Morrisons was described as a “pioneer” by Wrap today for its decision to come clean over its food waste figures.
That may seem a rather strange choice of words given that it was back in 2013 that Tesco became the first retailer to start publically announcing how much food was going to waste from its stores.
But Morrisons’ move could, nevertheless, be an important landmark as it is evidence that the tipping point of food waste transparency among supermarkets has at last been reached.
It is now only a matter of time, surely, before all supermarkets are doing the same and, as Wrap suggests, inspiring other businesses across the food and drink sector more widely to stop hiding behind walls of secrecy when it comes to food waste.
The development comes just days after Tesco revealed it had failed to hit a two year target to end all food waste from its stores and DCs - its food waste actually went up last year despite its category leading efforts- and it is no given that Morrisons will see the 11,000 tonnes of waste it has announced today go into a steady downward direction, especially with the business in growth.
But initiatives such as its Wonky fruit and veg range, now extending to an impressive 50 different products across the year, show how far it has come. It was only three years ago don’t forget that the formative scheme was branded “pathetic” by the chef Hugh Fearnley-Whittingstall with Morrisons being quite widely seen as one of those companies burying its head in the sands.
However, as with last week’s announcement by Tesco, today’s move still begs the question as to when the industry will truly co-operate on food waste measurement at an optimum level.
As the Grocer revealed last year the IGD has already agreed in principle on the concept of publishing figures but has failed to come up with a vehicle for that to be done, leaving retailers to go their own way.

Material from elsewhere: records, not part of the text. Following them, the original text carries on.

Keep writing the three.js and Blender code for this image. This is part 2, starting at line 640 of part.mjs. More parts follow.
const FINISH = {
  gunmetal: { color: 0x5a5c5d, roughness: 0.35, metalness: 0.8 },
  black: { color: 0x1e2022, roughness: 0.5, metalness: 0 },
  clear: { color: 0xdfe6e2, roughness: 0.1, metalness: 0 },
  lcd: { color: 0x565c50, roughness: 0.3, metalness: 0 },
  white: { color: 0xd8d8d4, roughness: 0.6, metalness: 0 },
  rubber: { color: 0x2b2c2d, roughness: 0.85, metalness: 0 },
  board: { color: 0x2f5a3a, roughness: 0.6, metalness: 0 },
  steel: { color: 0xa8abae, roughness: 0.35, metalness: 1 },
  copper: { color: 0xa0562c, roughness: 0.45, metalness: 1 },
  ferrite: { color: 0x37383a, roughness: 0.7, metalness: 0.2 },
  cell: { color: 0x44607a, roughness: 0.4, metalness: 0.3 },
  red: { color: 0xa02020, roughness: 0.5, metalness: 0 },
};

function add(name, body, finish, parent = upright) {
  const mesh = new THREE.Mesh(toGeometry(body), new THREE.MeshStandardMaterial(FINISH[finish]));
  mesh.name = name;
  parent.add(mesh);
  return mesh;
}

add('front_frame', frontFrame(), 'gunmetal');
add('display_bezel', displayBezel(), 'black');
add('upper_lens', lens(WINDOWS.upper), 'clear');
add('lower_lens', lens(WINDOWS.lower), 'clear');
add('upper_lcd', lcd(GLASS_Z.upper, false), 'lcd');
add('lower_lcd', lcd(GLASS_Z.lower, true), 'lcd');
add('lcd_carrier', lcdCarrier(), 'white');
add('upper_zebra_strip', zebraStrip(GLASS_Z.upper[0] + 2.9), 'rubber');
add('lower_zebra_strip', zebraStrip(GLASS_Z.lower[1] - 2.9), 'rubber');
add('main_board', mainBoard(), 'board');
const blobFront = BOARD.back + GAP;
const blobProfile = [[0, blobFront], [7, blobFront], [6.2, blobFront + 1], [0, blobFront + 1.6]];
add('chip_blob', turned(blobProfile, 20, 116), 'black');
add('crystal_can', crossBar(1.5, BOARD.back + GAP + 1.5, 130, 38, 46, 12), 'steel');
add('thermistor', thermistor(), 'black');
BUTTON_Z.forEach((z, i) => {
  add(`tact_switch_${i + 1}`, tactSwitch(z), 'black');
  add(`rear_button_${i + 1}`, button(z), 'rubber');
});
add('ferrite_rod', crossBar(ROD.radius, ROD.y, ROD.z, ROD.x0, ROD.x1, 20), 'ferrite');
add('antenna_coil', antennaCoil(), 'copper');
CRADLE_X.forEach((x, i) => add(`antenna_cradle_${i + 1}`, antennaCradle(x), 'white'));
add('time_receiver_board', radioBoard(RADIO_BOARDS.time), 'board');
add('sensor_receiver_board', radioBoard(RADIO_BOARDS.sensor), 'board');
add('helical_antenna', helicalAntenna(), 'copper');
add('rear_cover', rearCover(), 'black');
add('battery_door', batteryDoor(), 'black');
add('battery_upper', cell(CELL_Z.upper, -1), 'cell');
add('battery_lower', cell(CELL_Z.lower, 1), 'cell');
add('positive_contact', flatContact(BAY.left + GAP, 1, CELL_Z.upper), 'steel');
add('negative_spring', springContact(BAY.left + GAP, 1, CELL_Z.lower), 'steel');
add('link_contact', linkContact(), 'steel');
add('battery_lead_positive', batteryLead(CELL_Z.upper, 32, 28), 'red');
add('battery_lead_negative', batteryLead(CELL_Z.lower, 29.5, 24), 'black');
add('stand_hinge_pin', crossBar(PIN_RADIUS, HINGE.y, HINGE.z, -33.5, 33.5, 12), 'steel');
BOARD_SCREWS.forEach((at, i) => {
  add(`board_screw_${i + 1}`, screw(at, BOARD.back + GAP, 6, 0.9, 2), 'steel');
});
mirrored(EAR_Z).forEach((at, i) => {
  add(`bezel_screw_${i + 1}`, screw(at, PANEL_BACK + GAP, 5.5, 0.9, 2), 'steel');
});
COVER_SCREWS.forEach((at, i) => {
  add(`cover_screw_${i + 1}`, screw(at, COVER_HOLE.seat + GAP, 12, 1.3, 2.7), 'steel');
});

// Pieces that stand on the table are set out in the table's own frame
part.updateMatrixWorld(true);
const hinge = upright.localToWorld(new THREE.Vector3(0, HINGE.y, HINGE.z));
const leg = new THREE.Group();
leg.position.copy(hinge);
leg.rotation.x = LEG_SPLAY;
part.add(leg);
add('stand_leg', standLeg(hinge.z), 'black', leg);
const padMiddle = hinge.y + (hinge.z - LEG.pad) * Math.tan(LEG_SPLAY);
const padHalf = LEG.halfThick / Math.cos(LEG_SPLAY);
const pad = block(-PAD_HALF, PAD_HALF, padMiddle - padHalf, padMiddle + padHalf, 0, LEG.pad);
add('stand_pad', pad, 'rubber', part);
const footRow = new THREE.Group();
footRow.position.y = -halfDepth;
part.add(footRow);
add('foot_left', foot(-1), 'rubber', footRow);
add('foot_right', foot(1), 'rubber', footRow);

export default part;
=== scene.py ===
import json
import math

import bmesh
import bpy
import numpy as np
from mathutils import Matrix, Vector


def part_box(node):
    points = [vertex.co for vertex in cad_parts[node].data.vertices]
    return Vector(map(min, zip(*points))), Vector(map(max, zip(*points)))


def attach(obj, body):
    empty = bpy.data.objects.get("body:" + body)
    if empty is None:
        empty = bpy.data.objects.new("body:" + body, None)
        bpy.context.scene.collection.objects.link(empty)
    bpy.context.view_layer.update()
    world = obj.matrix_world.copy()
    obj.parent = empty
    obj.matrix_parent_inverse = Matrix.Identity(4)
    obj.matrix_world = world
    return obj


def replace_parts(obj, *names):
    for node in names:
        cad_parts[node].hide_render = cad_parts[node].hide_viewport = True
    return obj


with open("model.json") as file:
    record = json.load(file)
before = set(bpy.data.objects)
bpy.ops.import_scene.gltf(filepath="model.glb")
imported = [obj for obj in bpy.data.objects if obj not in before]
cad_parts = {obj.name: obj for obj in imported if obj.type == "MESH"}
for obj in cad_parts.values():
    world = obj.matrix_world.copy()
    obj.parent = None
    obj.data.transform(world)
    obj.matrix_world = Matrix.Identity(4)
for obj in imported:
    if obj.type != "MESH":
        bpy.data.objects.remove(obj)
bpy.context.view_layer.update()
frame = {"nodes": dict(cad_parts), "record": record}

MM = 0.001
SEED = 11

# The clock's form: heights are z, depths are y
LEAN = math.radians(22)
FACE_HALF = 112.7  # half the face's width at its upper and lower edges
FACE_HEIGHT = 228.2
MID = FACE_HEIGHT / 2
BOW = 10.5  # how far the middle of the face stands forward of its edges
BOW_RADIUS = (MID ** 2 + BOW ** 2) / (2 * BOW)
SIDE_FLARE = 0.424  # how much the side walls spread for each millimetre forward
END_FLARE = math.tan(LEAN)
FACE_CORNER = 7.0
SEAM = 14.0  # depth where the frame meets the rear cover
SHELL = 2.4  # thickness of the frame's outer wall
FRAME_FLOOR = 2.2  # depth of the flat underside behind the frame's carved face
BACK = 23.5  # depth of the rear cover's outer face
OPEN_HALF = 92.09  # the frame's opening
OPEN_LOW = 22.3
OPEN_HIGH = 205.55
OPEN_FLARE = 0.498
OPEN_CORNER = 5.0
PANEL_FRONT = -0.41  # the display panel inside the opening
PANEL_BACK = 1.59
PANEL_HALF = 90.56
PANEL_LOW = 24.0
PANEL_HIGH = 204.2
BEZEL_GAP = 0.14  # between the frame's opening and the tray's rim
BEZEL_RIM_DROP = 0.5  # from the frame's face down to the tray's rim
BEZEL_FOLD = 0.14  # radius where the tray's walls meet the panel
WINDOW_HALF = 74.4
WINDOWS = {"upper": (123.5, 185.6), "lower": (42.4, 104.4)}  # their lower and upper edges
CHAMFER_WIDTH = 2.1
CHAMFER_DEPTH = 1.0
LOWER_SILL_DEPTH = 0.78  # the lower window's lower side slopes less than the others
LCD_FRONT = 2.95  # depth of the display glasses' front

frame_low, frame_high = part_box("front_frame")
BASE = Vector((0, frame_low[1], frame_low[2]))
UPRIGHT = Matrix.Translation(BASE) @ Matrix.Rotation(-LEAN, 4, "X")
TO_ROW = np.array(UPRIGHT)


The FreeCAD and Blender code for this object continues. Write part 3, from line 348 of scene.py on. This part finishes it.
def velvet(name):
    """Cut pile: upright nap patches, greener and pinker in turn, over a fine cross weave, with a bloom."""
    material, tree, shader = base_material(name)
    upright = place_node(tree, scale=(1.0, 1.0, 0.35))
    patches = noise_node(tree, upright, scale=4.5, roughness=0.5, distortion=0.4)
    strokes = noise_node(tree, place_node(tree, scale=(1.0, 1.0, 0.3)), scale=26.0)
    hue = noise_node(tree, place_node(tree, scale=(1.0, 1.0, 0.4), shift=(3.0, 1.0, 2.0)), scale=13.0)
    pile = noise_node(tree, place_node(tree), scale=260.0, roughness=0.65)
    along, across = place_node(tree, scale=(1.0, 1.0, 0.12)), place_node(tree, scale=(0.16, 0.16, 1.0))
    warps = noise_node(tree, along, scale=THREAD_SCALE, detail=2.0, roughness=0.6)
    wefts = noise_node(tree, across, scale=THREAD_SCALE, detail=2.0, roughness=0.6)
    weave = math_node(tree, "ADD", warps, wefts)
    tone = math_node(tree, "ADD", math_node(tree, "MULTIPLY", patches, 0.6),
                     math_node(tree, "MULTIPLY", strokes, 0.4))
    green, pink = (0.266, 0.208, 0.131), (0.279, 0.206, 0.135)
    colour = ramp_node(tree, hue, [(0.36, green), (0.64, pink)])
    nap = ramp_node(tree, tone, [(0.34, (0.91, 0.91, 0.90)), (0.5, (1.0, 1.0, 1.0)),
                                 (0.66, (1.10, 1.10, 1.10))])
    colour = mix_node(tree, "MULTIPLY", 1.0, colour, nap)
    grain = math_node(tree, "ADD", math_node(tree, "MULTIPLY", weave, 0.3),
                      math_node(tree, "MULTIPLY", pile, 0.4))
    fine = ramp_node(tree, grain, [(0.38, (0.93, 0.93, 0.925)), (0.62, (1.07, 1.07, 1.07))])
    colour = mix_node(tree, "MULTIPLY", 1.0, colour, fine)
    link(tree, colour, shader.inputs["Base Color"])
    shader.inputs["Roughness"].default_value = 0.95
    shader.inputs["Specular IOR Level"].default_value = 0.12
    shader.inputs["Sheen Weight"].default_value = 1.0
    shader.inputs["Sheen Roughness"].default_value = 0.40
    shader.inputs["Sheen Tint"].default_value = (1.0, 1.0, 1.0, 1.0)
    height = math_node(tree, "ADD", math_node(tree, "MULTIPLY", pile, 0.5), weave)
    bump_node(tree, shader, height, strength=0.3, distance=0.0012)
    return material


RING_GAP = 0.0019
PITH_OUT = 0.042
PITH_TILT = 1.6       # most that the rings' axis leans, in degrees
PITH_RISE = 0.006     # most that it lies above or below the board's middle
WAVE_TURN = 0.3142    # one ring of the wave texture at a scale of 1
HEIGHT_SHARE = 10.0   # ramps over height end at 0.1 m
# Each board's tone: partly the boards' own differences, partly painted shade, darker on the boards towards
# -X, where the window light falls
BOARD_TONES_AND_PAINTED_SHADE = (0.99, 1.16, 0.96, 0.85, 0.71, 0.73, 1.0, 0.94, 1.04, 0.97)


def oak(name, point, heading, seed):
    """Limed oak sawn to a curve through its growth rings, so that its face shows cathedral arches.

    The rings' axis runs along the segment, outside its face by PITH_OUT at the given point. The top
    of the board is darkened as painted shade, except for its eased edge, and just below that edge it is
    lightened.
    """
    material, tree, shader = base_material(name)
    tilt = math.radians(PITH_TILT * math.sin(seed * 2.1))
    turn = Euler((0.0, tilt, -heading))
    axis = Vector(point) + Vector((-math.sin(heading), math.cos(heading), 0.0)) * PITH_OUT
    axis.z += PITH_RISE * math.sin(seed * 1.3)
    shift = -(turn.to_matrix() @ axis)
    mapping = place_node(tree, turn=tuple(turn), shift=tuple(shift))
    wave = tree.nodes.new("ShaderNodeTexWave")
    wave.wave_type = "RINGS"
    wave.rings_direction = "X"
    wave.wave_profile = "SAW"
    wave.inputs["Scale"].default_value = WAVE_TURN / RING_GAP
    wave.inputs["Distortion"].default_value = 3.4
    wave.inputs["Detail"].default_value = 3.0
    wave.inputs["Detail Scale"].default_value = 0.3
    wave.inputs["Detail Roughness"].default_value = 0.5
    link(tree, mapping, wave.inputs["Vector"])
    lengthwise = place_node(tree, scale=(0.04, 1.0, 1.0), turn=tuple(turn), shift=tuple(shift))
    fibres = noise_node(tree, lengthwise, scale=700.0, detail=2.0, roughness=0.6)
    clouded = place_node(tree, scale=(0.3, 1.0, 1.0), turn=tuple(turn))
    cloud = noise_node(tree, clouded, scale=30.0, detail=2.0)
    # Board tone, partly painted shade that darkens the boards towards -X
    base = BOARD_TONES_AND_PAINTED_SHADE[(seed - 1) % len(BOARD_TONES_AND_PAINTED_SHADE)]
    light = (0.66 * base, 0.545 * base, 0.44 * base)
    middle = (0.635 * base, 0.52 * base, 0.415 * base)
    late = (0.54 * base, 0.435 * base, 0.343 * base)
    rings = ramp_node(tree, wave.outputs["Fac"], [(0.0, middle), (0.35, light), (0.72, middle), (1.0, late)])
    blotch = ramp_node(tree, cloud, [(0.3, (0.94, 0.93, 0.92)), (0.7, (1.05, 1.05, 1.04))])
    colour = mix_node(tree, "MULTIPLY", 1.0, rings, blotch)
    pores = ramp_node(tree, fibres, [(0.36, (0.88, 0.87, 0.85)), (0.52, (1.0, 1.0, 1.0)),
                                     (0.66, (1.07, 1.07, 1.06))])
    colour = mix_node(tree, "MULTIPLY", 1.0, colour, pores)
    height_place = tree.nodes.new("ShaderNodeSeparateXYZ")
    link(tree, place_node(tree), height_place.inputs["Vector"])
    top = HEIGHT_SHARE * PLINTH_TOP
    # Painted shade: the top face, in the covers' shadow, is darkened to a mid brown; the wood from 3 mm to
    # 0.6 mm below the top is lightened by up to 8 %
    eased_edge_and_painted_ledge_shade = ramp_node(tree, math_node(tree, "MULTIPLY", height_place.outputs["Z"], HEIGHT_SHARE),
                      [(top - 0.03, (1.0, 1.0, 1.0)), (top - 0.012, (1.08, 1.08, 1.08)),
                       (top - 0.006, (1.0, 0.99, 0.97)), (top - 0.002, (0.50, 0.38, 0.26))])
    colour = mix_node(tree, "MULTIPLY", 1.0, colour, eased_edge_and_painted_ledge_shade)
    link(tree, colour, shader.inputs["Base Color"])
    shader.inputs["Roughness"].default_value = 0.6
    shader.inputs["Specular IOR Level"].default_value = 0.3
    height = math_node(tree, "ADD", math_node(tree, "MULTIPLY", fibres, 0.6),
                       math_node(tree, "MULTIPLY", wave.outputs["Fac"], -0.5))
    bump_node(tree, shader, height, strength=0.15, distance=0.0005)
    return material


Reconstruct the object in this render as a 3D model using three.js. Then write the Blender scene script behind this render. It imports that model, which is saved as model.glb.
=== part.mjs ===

One alternative would appear to be Wrap’s flagship Courtauld 2025 agreement, which has recently struggled both to get supplier sign up and retailer consensus on the best way forward to tackle waste, as well as suffered from government cutbacks to funding.
It would hugely strengthen Courtauld for it to include an annual, retailer level, reporting figure on waste with perhaps a similar figure for supplier to follow further down the line.
Such a move comes with a great deal of politics involved , with all retailers, just as with the plastic crisis, keen to manage the message on food waste.
There are also possible tension between Courtauld and Tesco’s support for the Champions 12.3 group, led by its boss Dave Lewis.
The UK’s biggest retailer suggested a few months ago that Courtauld’s targets did not go far enough.
So clearly there is still much to be done to get the industry fully working together on food waste, with politics likely to play more of a part before this issue can be settled.
But today’s move by Morrisons is another, potentially big, step in the right direction.